Brief | Copy all of the records below verbatim.

Record excerpts |
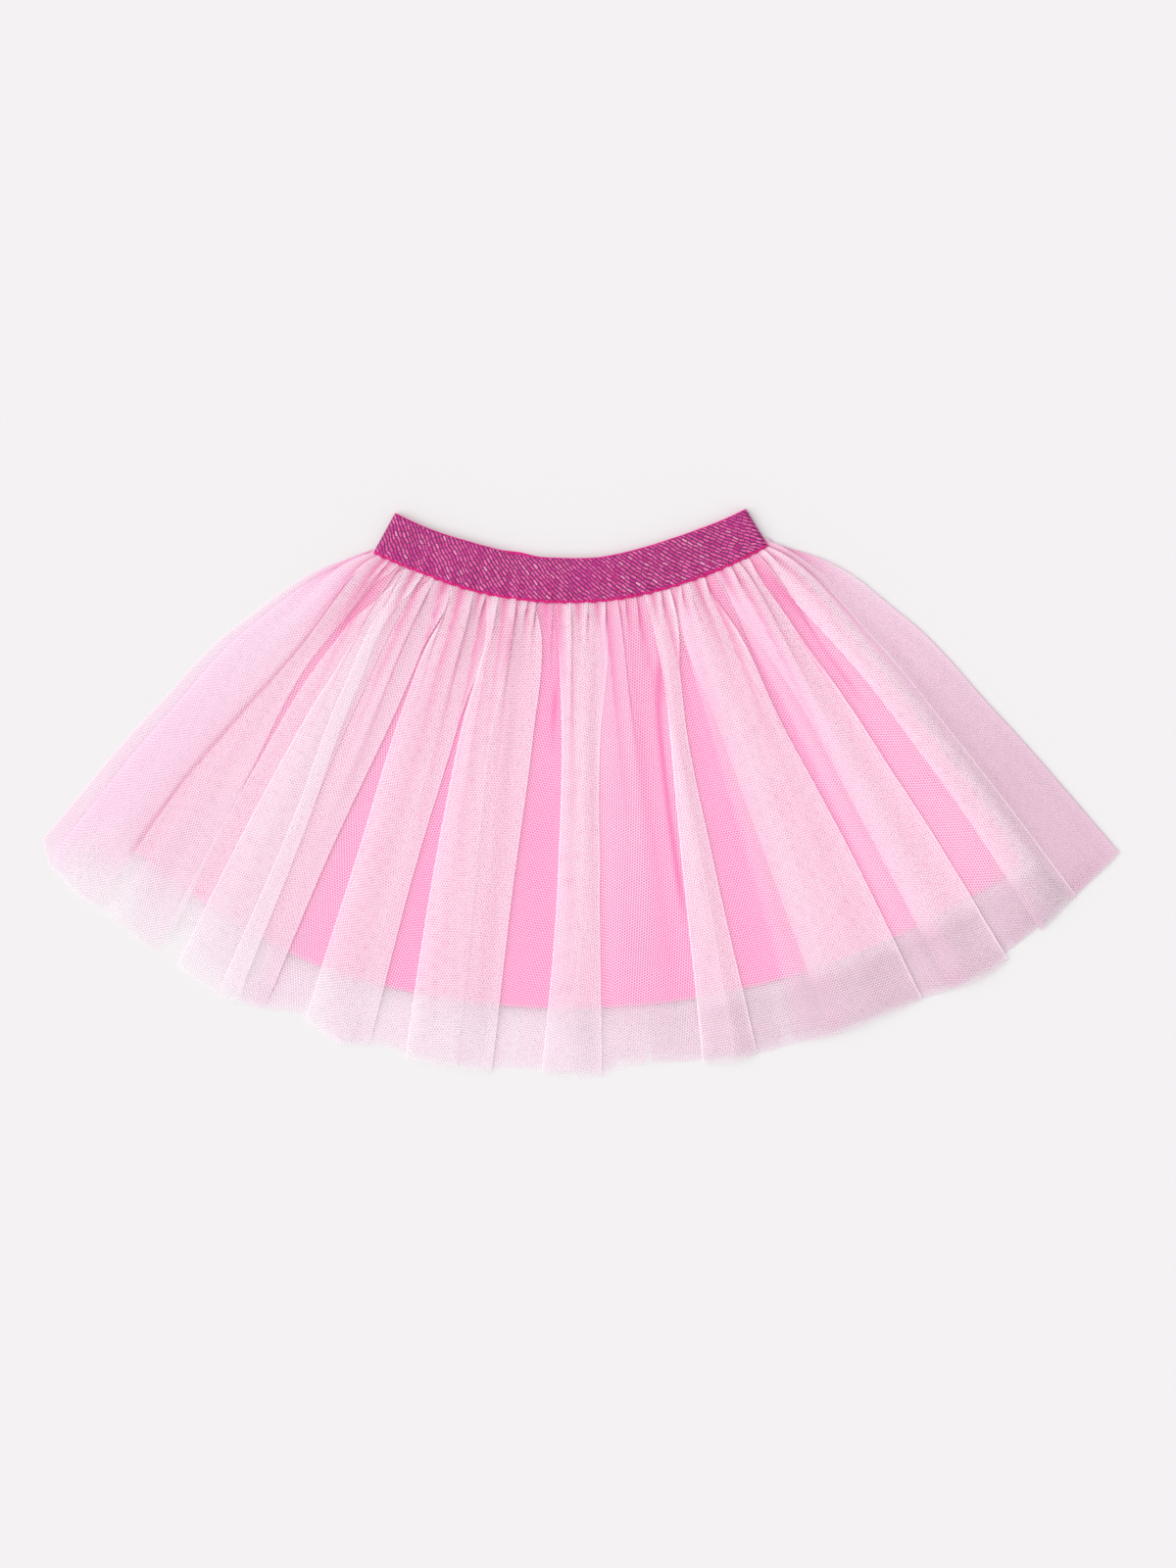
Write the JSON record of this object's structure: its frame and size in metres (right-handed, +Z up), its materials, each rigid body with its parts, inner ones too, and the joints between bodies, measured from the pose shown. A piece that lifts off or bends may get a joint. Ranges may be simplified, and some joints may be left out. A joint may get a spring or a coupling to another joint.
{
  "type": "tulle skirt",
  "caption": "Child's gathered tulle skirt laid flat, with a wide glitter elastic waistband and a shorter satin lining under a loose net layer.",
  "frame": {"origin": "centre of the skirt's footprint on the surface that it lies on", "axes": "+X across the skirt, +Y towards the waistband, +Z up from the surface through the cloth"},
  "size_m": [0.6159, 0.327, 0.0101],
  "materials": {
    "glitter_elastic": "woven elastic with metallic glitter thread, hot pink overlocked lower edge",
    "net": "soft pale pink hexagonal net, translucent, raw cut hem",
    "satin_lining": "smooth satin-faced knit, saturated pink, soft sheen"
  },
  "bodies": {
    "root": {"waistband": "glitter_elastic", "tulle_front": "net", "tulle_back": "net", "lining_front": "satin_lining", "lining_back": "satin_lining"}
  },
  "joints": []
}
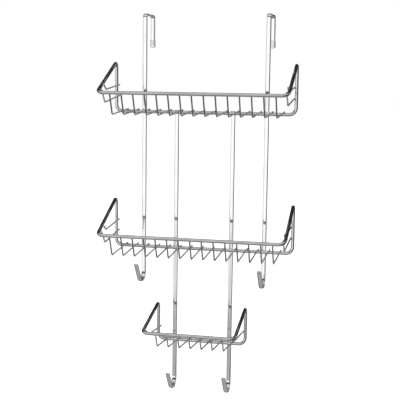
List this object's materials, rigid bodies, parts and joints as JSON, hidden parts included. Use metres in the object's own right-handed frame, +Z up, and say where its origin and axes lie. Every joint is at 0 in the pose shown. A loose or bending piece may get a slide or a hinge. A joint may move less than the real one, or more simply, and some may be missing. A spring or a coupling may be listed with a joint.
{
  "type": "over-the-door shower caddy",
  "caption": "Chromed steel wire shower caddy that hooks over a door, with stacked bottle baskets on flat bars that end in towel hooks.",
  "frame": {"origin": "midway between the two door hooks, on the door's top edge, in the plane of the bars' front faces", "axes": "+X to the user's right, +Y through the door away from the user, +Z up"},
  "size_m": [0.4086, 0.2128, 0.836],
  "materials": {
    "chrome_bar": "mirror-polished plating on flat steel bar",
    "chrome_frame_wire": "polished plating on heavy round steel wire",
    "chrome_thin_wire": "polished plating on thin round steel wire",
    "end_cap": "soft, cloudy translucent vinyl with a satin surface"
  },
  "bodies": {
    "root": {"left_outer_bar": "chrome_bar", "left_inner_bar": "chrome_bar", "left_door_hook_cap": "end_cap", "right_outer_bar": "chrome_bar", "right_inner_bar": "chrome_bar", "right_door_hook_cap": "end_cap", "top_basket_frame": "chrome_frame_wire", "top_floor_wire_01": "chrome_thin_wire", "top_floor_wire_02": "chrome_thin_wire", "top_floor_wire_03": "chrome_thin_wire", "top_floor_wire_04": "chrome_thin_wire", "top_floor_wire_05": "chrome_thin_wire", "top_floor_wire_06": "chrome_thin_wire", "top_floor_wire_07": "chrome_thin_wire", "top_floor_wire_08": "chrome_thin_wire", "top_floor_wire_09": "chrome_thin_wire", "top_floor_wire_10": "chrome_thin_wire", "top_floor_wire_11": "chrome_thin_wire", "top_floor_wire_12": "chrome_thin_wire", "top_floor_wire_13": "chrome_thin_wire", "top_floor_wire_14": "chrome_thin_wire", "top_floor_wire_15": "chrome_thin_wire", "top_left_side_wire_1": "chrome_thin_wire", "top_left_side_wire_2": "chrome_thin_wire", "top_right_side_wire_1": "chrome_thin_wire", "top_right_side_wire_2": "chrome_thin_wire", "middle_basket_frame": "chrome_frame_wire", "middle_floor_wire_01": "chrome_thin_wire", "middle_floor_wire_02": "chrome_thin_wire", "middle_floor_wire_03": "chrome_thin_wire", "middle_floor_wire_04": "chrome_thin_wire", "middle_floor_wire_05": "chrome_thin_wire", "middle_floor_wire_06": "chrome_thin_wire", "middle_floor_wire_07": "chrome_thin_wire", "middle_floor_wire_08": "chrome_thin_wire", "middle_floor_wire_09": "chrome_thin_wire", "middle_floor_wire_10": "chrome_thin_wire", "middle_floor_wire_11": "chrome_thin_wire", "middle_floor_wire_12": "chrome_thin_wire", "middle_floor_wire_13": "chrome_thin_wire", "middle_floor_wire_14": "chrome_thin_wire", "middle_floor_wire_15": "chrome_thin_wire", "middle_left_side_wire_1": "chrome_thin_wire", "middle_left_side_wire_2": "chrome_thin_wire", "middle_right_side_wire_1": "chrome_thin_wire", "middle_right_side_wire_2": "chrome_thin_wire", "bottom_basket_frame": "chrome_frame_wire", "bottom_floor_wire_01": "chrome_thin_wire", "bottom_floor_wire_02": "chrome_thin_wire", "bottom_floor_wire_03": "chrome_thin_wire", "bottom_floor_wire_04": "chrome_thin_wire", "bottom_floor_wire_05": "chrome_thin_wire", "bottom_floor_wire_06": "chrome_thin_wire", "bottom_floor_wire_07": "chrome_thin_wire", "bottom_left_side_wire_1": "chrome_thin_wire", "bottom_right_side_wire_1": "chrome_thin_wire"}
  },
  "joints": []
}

Reply |
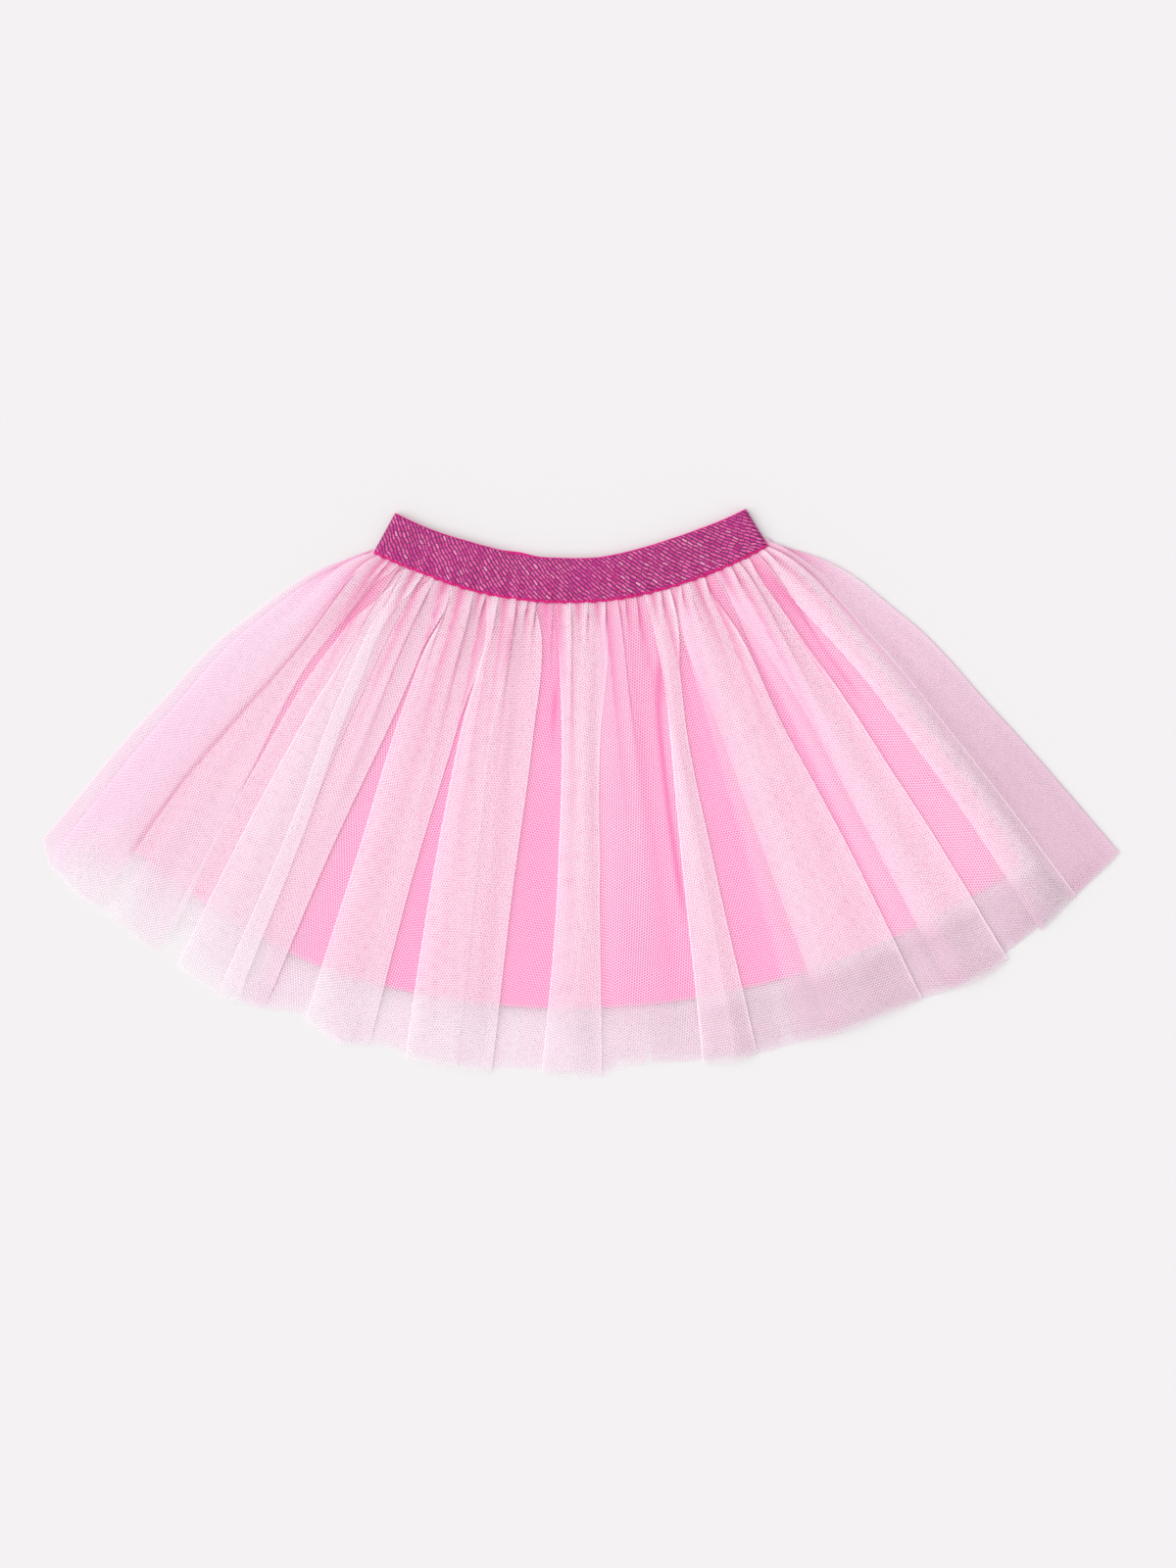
Write the JSON record of this object's structure: its frame and size in metres (right-handed, +Z up), its materials, each rigid body with its parts, inner ones too, and the joints between bodies, measured from the pose shown. A piece that lifts off or bends may get a joint. Ranges may be simplified, and some joints may be left out. A joint may get a spring or a coupling to another joint.
{
  "type": "tulle skirt",
  "caption": "Child's gathered tulle skirt laid flat, with a wide glitter elastic waistband and a shorter satin lining under a loose net layer.",
  "frame": {"origin": "centre of the skirt's footprint on the surface that it lies on", "axes": "+X across the skirt, +Y towards the waistband, +Z up from the surface through the cloth"},
  "size_m": [0.6159, 0.327, 0.0101],
  "materials": {
    "glitter_elastic": "woven elastic with metallic glitter thread, hot pink overlocked lower edge",
    "net": "soft pale pink hexagonal net, translucent, raw cut hem",
    "satin_lining": "smooth satin-faced knit, saturated pink, soft sheen"
  },
  "bodies": {
    "root": {"waistband": "glitter_elastic", "tulle_front": "net", "tulle_back": "net", "lining_front": "satin_lining", "lining_back": "satin_lining"}
  },
  "joints": []
}
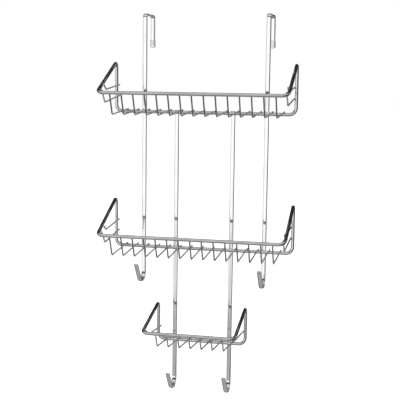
List this object's materials, rigid bodies, parts and joints as JSON, hidden parts included. Use metres in the object's own right-handed frame, +Z up, and say where its origin and axes lie. Every joint is at 0 in the pose shown. A loose or bending piece may get a slide or a hinge. A joint may move less than the real one, or more simply, and some may be missing. A spring or a coupling may be listed with a joint.
{
  "type": "over-the-door shower caddy",
  "caption": "Chromed steel wire shower caddy that hooks over a door, with stacked bottle baskets on flat bars that end in towel hooks.",
  "frame": {"origin": "midway between the two door hooks, on the door's top edge, in the plane of the bars' front faces", "axes": "+X to the user's right, +Y through the door away from the user, +Z up"},
  "size_m": [0.4086, 0.2128, 0.836],
  "materials": {
    "chrome_bar": "mirror-polished plating on flat steel bar",
    "chrome_frame_wire": "polished plating on heavy round steel wire",
    "chrome_thin_wire": "polished plating on thin round steel wire",
    "end_cap": "soft, cloudy translucent vinyl with a satin surface"
  },
  "bodies": {
    "root": {"left_outer_bar": "chrome_bar", "left_inner_bar": "chrome_bar", "left_door_hook_cap": "end_cap", "right_outer_bar": "chrome_bar", "right_inner_bar": "chrome_bar", "right_door_hook_cap": "end_cap", "top_basket_frame": "chrome_frame_wire", "top_floor_wire_01": "chrome_thin_wire", "top_floor_wire_02": "chrome_thin_wire", "top_floor_wire_03": "chrome_thin_wire", "top_floor_wire_04": "chrome_thin_wire", "top_floor_wire_05": "chrome_thin_wire", "top_floor_wire_06": "chrome_thin_wire", "top_floor_wire_07": "chrome_thin_wire", "top_floor_wire_08": "chrome_thin_wire", "top_floor_wire_09": "chrome_thin_wire", "top_floor_wire_10": "chrome_thin_wire", "top_floor_wire_11": "chrome_thin_wire", "top_floor_wire_12": "chrome_thin_wire", "top_floor_wire_13": "chrome_thin_wire", "top_floor_wire_14": "chrome_thin_wire", "top_floor_wire_15": "chrome_thin_wire", "top_left_side_wire_1": "chrome_thin_wire", "top_left_side_wire_2": "chrome_thin_wire", "top_right_side_wire_1": "chrome_thin_wire", "top_right_side_wire_2": "chrome_thin_wire", "middle_basket_frame": "chrome_frame_wire", "middle_floor_wire_01": "chrome_thin_wire", "middle_floor_wire_02": "chrome_thin_wire", "middle_floor_wire_03": "chrome_thin_wire", "middle_floor_wire_04": "chrome_thin_wire", "middle_floor_wire_05": "chrome_thin_wire", "middle_floor_wire_06": "chrome_thin_wire", "middle_floor_wire_07": "chrome_thin_wire", "middle_floor_wire_08": "chrome_thin_wire", "middle_floor_wire_09": "chrome_thin_wire", "middle_floor_wire_10": "chrome_thin_wire", "middle_floor_wire_11": "chrome_thin_wire", "middle_floor_wire_12": "chrome_thin_wire", "middle_floor_wire_13": "chrome_thin_wire", "middle_floor_wire_14": "chrome_thin_wire", "middle_floor_wire_15": "chrome_thin_wire", "middle_left_side_wire_1": "chrome_thin_wire", "middle_left_side_wire_2": "chrome_thin_wire", "middle_right_side_wire_1": "chrome_thin_wire", "middle_right_side_wire_2": "chrome_thin_wire", "bottom_basket_frame": "chrome_frame_wire", "bottom_floor_wire_01": "chrome_thin_wire", "bottom_floor_wire_02": "chrome_thin_wire", "bottom_floor_wire_03": "chrome_thin_wire", "bottom_floor_wire_04": "chrome_thin_wire", "bottom_floor_wire_05": "chrome_thin_wire", "bottom_floor_wire_06": "chrome_thin_wire", "bottom_floor_wire_07": "chrome_thin_wire", "bottom_left_side_wire_1": "chrome_thin_wire", "bottom_right_side_wire_1": "chrome_thin_wire"}
  },
  "joints": []
}